Stefani has taken the idea of Japanese street fashion and turned these women into modern-day geisha, contractually obligated to speak only Japanese in public, even though it's rumored they're just plain old Americans and their English is just fine.

Ahn’s article reveals that instances of cultural appropriation were occasionally called out in 2005, but still lacked the attention they needed to prevent Japanese street style from becoming a quick gimmick to be exploited by white American artists. In 2010, I received a set of Harajuku Girl-themed perfumes for Christmas, making it evident that briefly mentioning the capitalization of other cultures in popular culture had not changed much in five years time.

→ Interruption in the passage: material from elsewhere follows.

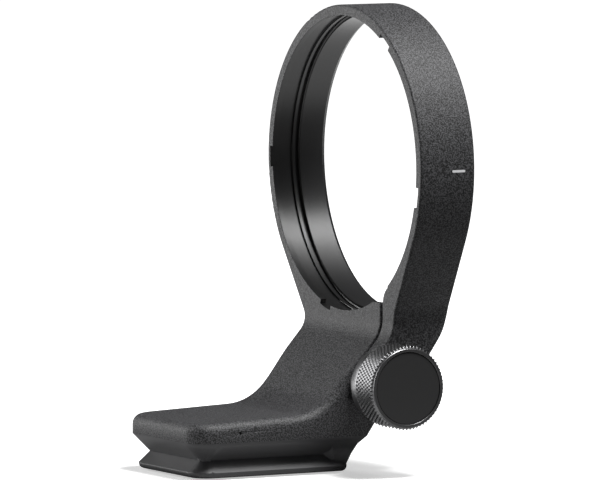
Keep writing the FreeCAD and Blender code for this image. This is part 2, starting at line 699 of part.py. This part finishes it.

Gwen Stefani is not the only pop star guilty of this, and despite increased discussion of cultural appropriation on social media in recent years, it is still a prominent issue amongst American pop artists in 2019.

Newly-coined terms like “queerbaiting” and “blackfishing” have risen in significance, giving the term “cultural appropriation” more avenues for explanation. However, each of these terms are often written off as buzz words, discrediting the valid issues behind them. Ariana Grande has been accused of both of these, from the darkening of her skin tone over the years to her music video for “break up with your girlfriend, i’m bored” where she looks like she kisses a girl when the video turns to black.

As Jarune Uwujaren highlights in an Everyday Feminism article, cultural appropriation is an issue of education. In this situation, that means increasing the knowledge of our history and taking responsibility for it, even as it pertains to popular culture.  I can’t listen to “Cool” or “The Sweet Escape” without considering Stefani’s exploitation of other cultures — not in a mission to shatter the rose-colored glasses through which I view hits from my childhood, but to hold myself, American music culture, and its artists accountable.

Public conversation about cultural appropriation and its variants should be generated in more circles and more often, because it seems that we (and artists in the spotlight) have not learned much in the last twenty years.